* PROBLEM TO SOLVE *
Write out all the material exactly. Leave nothing out.

* DATASET CONTENT *
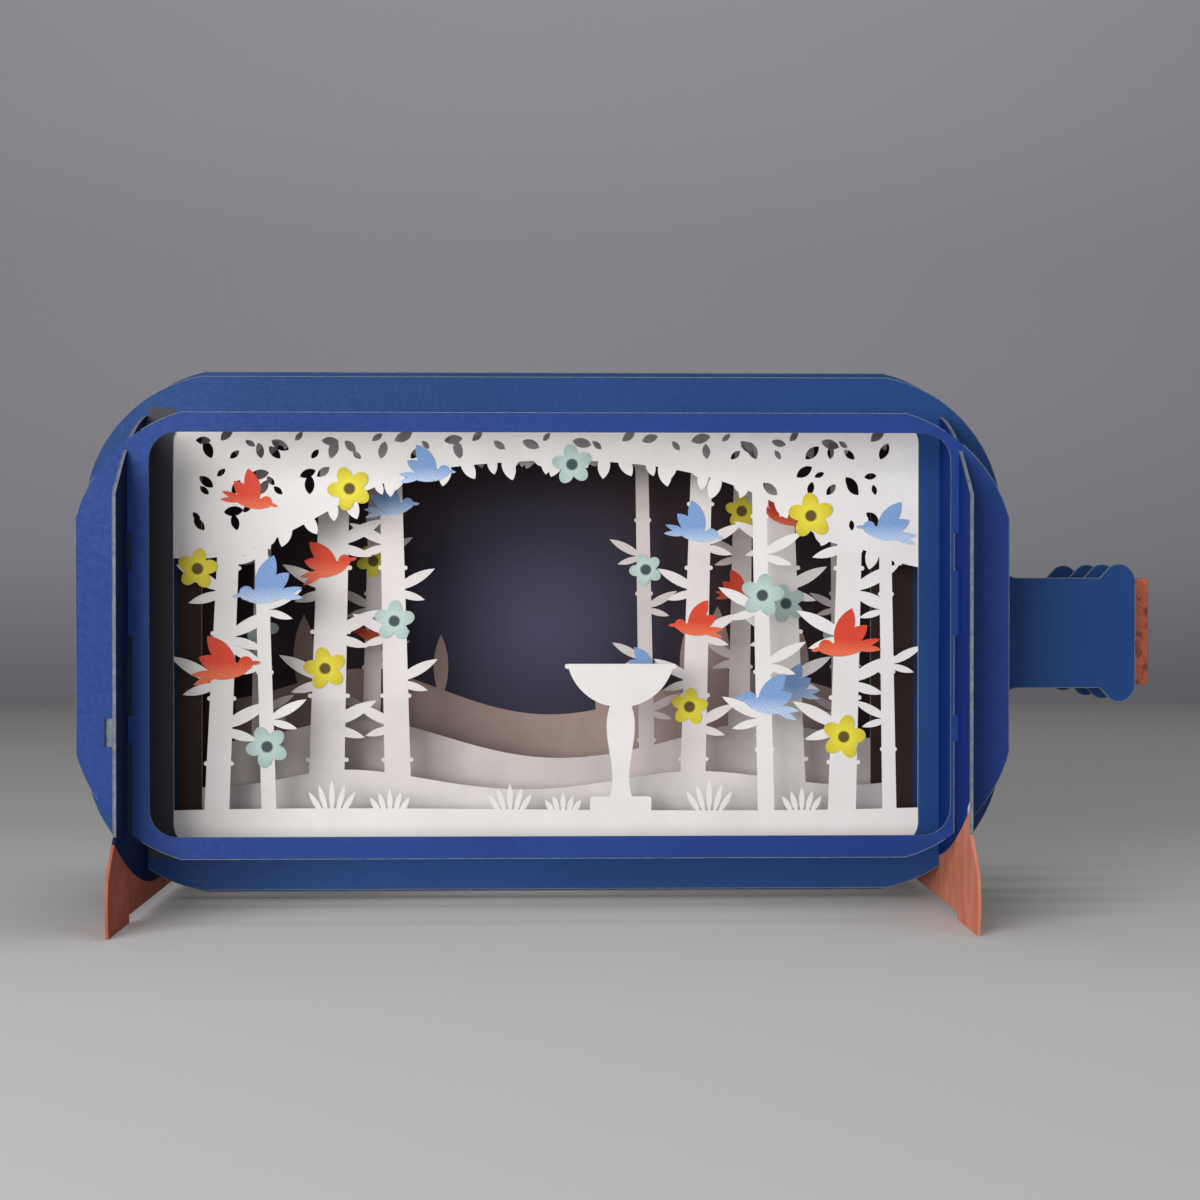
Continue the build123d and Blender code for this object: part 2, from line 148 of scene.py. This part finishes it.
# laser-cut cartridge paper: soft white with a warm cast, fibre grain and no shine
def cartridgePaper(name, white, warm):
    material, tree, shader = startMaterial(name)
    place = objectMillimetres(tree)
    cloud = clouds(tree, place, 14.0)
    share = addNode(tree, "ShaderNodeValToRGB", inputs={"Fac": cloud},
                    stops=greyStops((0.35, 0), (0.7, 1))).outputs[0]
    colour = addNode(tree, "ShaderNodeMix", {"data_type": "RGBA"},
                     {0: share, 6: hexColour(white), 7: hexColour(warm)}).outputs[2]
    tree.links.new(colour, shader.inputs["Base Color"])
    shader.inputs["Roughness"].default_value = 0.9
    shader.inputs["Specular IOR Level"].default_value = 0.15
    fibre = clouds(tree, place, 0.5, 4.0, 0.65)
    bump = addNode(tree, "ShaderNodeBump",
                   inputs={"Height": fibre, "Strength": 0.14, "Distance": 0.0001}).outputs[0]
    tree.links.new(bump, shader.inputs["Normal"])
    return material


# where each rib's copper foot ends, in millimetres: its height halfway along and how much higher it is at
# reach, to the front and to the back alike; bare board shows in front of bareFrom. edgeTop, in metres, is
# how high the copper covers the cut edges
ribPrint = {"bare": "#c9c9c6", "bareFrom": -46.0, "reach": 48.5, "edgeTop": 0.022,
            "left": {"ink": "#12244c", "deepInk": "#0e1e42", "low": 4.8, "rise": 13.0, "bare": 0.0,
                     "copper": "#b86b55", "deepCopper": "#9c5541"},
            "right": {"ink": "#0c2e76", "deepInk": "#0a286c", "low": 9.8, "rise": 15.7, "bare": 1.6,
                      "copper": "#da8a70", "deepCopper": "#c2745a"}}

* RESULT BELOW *
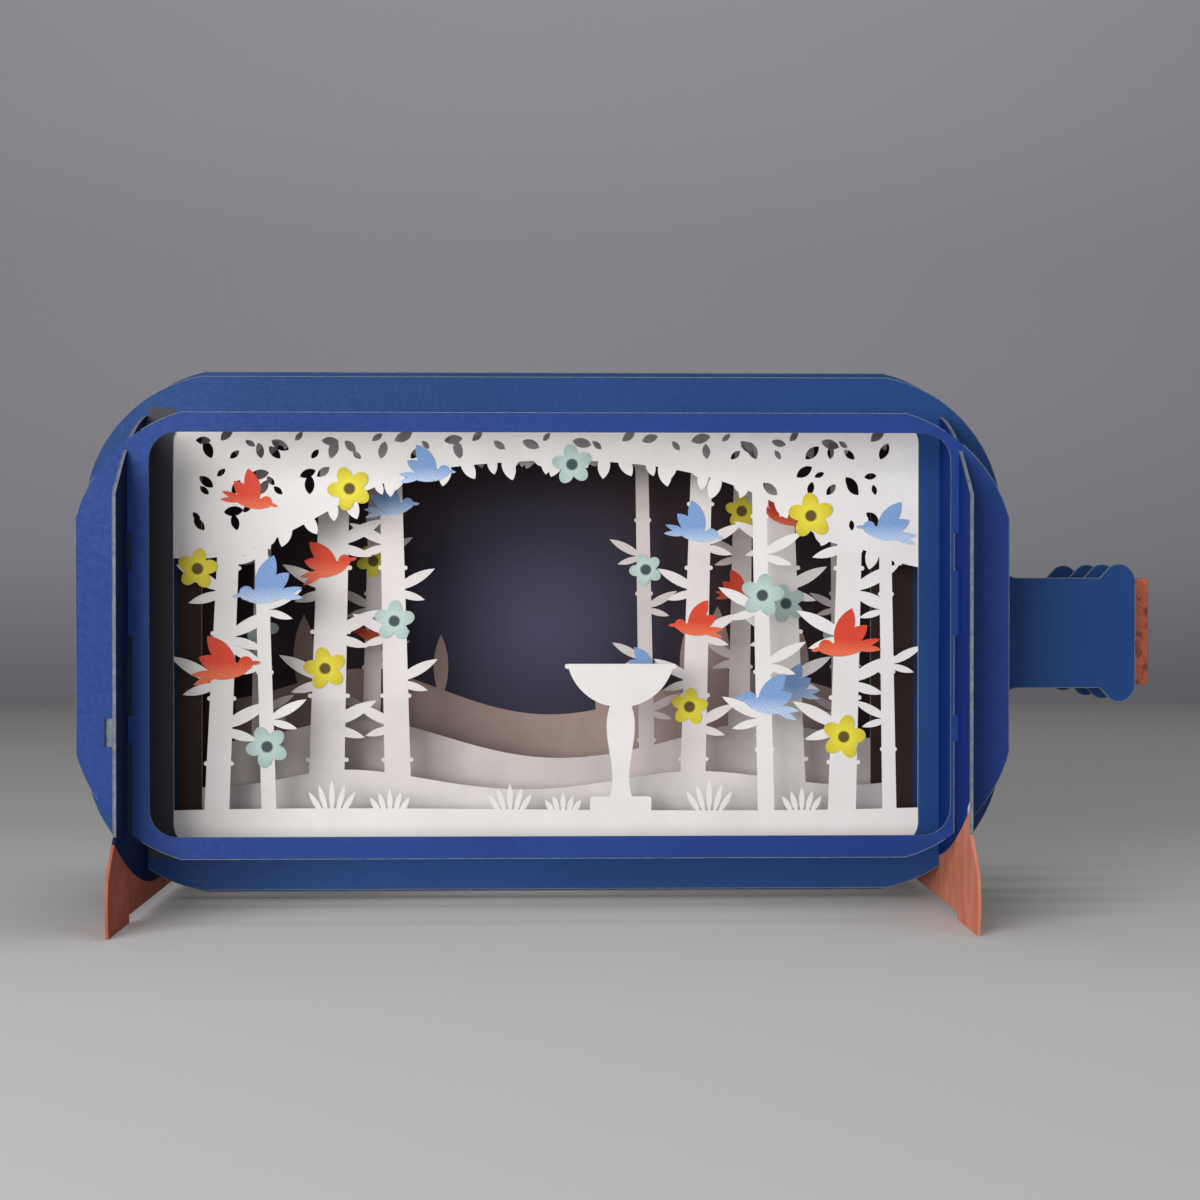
Continue the build123d and Blender code for this object: part 2, from line 148 of scene.py. This part finishes it.
# laser-cut cartridge paper: soft white with a warm cast, fibre grain and no shine
def cartridgePaper(name, white, warm):
    material, tree, shader = startMaterial(name)
    place = objectMillimetres(tree)
    cloud = clouds(tree, place, 14.0)
    share = addNode(tree, "ShaderNodeValToRGB", inputs={"Fac": cloud},
                    stops=greyStops((0.35, 0), (0.7, 1))).outputs[0]
    colour = addNode(tree, "ShaderNodeMix", {"data_type": "RGBA"},
                     {0: share, 6: hexColour(white), 7: hexColour(warm)}).outputs[2]
    tree.links.new(colour, shader.inputs["Base Color"])
    shader.inputs["Roughness"].default_value = 0.9
    shader.inputs["Specular IOR Level"].default_value = 0.15
    fibre = clouds(tree, place, 0.5, 4.0, 0.65)
    bump = addNode(tree, "ShaderNodeBump",
                   inputs={"Height": fibre, "Strength": 0.14, "Distance": 0.0001}).outputs[0]
    tree.links.new(bump, shader.inputs["Normal"])
    return material


# where each rib's copper foot ends, in millimetres: its height halfway along and how much higher it is at
# reach, to the front and to the back alike; bare board shows in front of bareFrom. edgeTop, in metres, is
# how high the copper covers the cut edges
ribPrint = {"bare": "#c9c9c6", "bareFrom": -46.0, "reach": 48.5, "edgeTop": 0.022,
            "left": {"ink": "#12244c", "deepInk": "#0e1e42", "low": 4.8, "rise": 13.0, "bare": 0.0,
                     "copper": "#b86b55", "deepCopper": "#9c5541"},
            "right": {"ink": "#0c2e76", "deepInk": "#0a286c", "low": 9.8, "rise": 15.7, "bare": 1.6,
                      "copper": "#da8a70", "deepCopper": "#c2745a"}}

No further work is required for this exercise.